Approaching Issues of Biblical Historicity
By Jeremy Madsen
Jeremy Madsen is a senior studying the ancient Near East at Brigham Young University. This paper is adapted from a presentation he gave at the Creighton Undergraduate Theological Conference in April 2019.
How true is the Bible? This centuries-old debate has been waged in chapels, courtrooms, and colleges around the globe, pitting the claims of secular inquiry against the tenants of religious belief. In these discussions, secular scholarship repeatedly challenges or even derides the historical claims made by biblical texts, and all too often, conservative members of religions react by building walls, either between themselves and scholarship or between themselves and their former faith.
However, these walls are not unavoidable. This paper proposes an eight-step method that members of faith traditions can use to evaluate the claims made by scholarship and by religion, examine each sides’ assumptions and presuppositions, weigh the evidence, and come to a balanced and informed position. While this method will not bring final answers to every issue, it is hoped that this method can help members of religious traditions build bridges, not walls, between them and secular scholarship.
The Battle for Biblical Historicity
The term historicity refers to the actual events behind a historical document. Or, since the “actual” events are wholly inaccessible to modern observers, the term refers to our judgement—based on criteria such as contemporary documents, archeological evidence, and historical probability—of whether the events recorded in a historical document actually occurred as described.1
When dealing with the Bible, the issue of historicity encompasses complex questions, such as, “Did Moses really lead a massive nation out of Egypt, as described in Exodus?” “Was the book of Isaiah really written by a single author in the late eighth century B.C.?” and “Did Jesus really do all that the four Gospels claim he did, including performing miracles and rising from the dead?”
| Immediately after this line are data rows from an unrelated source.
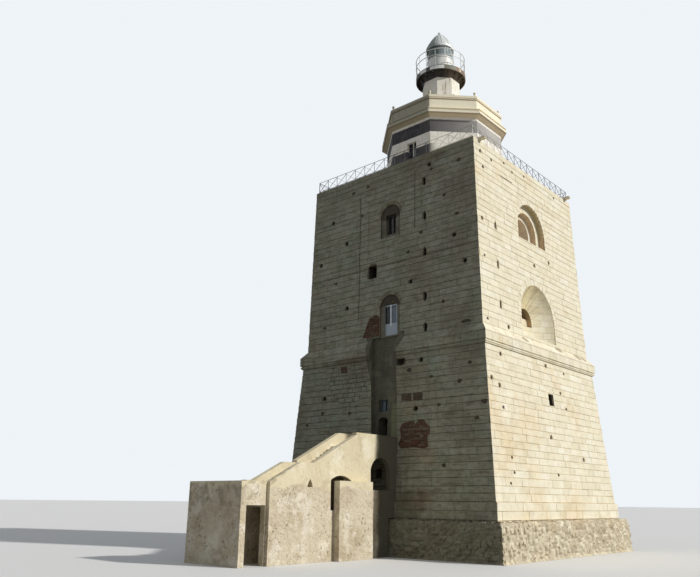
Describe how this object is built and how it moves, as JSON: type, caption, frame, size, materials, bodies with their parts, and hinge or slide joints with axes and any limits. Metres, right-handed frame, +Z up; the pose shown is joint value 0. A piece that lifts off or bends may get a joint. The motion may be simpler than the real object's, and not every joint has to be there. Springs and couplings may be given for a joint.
{
  "type": "lighthouse, 1:2 scale model",
  "caption": "Square battered stone tower with an outside stair, topped by a banded octagon, a drum, a round gallery and a glazed lantern.",
  "frame": {"origin": "on the tower's upright axis at ground level, on the flat underside", "axes": "+Z up, the front with the stair faces -Y, the niche side faces +X"},
  "size_m": [9, 14.633, 21.002],
  "materials": {
    "rubble": "matt",
    "ashlar": "matt",
    "course_stone": "matt",
    "banded_render": "matt",
    "ochre_render": "matt",
    "white_render": "matt",
    "stair_plaster": "matt",
    "stair_stone": "matt",
    "infill_render": "matt",
    "deck_stone": "matt",
    "door_timber": "painted",
    "frame_timber": "painted",
    "glass": "gloss",
    "lantern_glass": "gloss",
    "dark_iron": "matt",
    "rail_iron": "matt",
    "white_iron": "satin",
    "dome_metal": "satin"
  },
  "bodies": {
    "root": {"footing": "rubble", "plinth": "ashlar", "lower_wall_front": "ashlar", "lower_wall_entry": "ashlar", "lower_walls_side": "ashlar", "lower_wall_back": "ashlar", "string_course_front": "course_stone", "string_course_sides": "course_stone", "upper_wall_front": "ashlar", "upper_wall_bay": "ashlar", "upper_walls_apse": "ashlar", "upper_walls_arch": "ashlar", "upper_wall_back": "ashlar", "bay_infill": "infill_render", "balcony_door": "door_timber", "window_frames": "frame_timber", "window_panes": "glass", "floors": "deck_stone", "terrace_deck": "deck_stone", "terrace_railing_front": "rail_iron", "terrace_railing_sides": "rail_iron", "rain_spouts": "course_stone", "octagon_walls_diagonal": "banded_render", "octagon_walls_square": "banded_render", "octagon_lintel": "banded_render", "octagon_roof": "deck_stone", "octagon_cornice": "ochre_render", "parapet_diagonal": "ochre_render", "parapet_square": "ochre_render", "parapet_pinnacles": "ochre_render", "drum_base": "white_render", "drum_wall": "white_render", "gallery_corbel": "dark_iron", "gallery_deck": "dark_iron", "gallery_railing": "white_iron", "lantern_wall": "white_iron", "lantern_frame": "white_iron", "lantern_glazing": "lantern_glass", "lantern_dome": "dome_metal", "dome_vent": "dome_metal", "stair_wall_east": "stair_plaster", "stair_wall_west": "stair_plaster", "stair_landings": "stair_stone", "stair_steps_odd": "stair_stone", "stair_steps_even": "stair_stone", "stair_block": "stair_plaster", "stair_end_wall": "stair_plaster"}
  },
  "joints": []
}
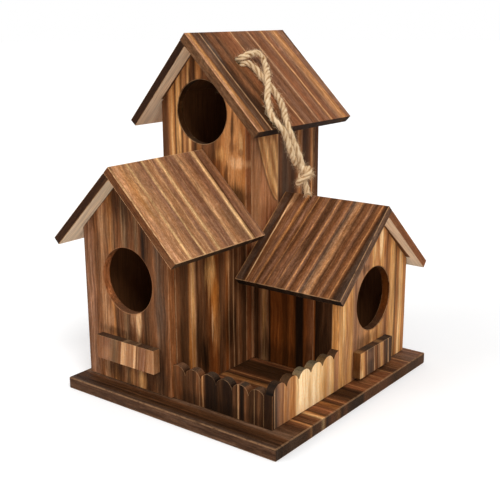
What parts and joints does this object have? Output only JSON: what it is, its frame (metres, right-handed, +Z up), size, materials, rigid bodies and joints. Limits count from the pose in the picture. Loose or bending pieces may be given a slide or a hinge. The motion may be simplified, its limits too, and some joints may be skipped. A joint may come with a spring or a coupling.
{
  "type": "bird nest box",
  "caption": "Wooden nest box for small birds: a tall tower, a low cottage and a side annex with gable roofs and round entrances beside a picket-fenced terrace, with a knotted hanging cord.",
  "frame": {"origin": "middle of the base plate's underside", "axes": "+X to the annex side along the base's front edge, +Y from the cottage's face to the back, +Z up"},
  "size_m": [0.1525, 0.1582, 0.19],
  "materials": {
    "wall_board": "carbonised laminated strips, satin",
    "roof_board": "carbonised laminated strips, satin",
    "base_board": "carbonised laminated strips, satin",
    "face_board": "carbonised laminated strips, satin",
    "ledge_board": "carbonised laminated strips, satin",
    "front_fence_board": "carbonised laminated strips, satin",
    "side_fence_board": "carbonised laminated strips, satin",
    "jute_cord": "twisted jute, matt"
  },
  "bodies": {
    "root": {"annex_back_wall": "wall_board", "annex_front_wall": "wall_board", "annex_gable_wall": "wall_board", "annex_ledge": "ledge_board", "annex_roof_back": "roof_board", "annex_roof_front": "roof_board", "base_plate": "base_board", "cottage_front_wall": "face_board", "cottage_ledge": "ledge_board", "cottage_left_wall": "wall_board", "cottage_right_wall": "wall_board", "cottage_roof_left": "roof_board", "cottage_roof_right": "roof_board", "rope_end_knot": "jute_cord", "rope_leg_left": "jute_cord", "rope_leg_right": "jute_cord", "rope_stop_knot": "jute_cord", "terrace_front_fence": "front_fence_board", "terrace_side_fence": "side_fence_board", "tower_back_wall": "wall_board", "tower_front_wall": "wall_board", "tower_left_wall": "wall_board", "tower_right_wall": "wall_board", "tower_roof_left": "roof_board", "tower_roof_right": "roof_board"}
  },
  "joints": []
}
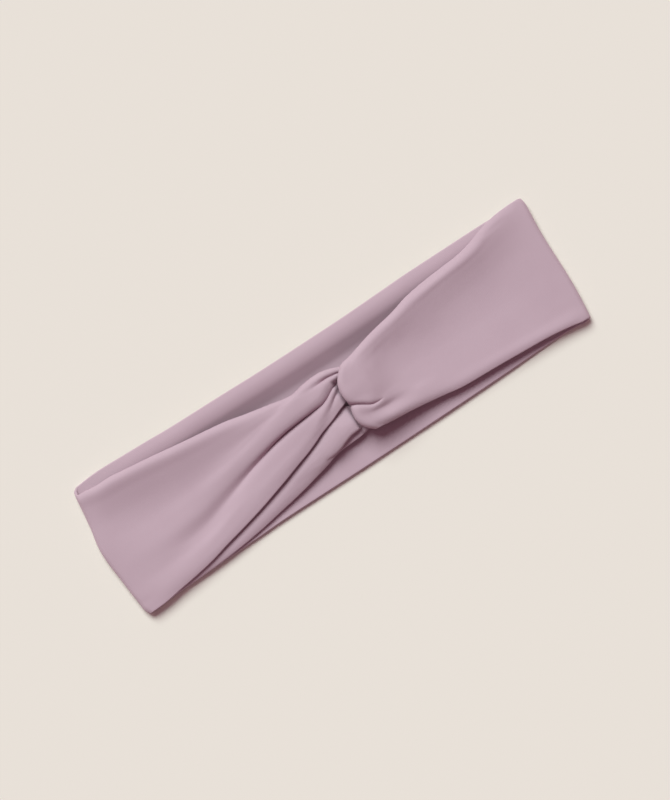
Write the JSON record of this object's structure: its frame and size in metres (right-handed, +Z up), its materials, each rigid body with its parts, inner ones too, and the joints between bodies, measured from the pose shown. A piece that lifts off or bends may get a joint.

Since the Enlightenment, biblical historicity has been polarized by two different approaches: that of traditional religion, and that of critical scholarship.2 The results have been that critical scholarship, almost without exception, has reached conclusions that conflict with traditional religious beliefs. These conflicts range from minor, like saying that Solomon’s “empire” was much smaller than 1 Kings suggests, to cataclysmic, like saying that Jesus was nothing more than a social reformist who died dejected and disillusioned.3
When believers in the Bible—whether Jew, Catholic, Protestant, or Latter-day Saint—encounter the conclusions of critical scholarship, they often react in one of two ways: either they reject scholarship’s conclusions, along with the scholarly method entirely, or they are plunged into a faith crisis and jettison their convictions and belief system. The first reaction is described by Mary Bader, who teaches an introductory Bible class at the College of Wooster:
A handful of the students, particularly those who are now studying the Bible outside their faith tradition, are encountering marked differences of opinions about the Bible for the first time in their lives. . . . A few do not want to and maybe cannot think critically about the Bible; oftentimes, it is this group that reacts defensively, with hostility, or by shutting down.4
James Robinson, Professor of Religion at Claremont, describes the opposite reaction he faced when he began teaching Biblical studies after a conservative Christian upbringing:
Before going on to graduate studies, I taught for a year . . . a quite literal Old Testament. My students were mostly returning veterans [of critical scholarship], who must have experienced me as hopelessly naïve. Whether or not they actually believed anything I said, by the end of year I no longer did. I had tried to make sense of my childhood theology to myself, and had failed.5
New Testament scholar Craig A. Evans describes this second reaction as “brittle fundamentalism,” the phenomenon that conservative Christians sometimes believe in the inerrancy of scripture so tightly that when undisputable evidence convinces them of a single error, they lose their faith in all of scripture.6
There are problems with both these reactions. If believers reject their faith, they are rejecting the truths they have built their lives around, truths that may have been confirmed to them by sacred spiritual experiences. On the other hand, if believers reject the scholarly method, they lose the chance to benefit from the wealth of insights about the Bible that scholarship offers.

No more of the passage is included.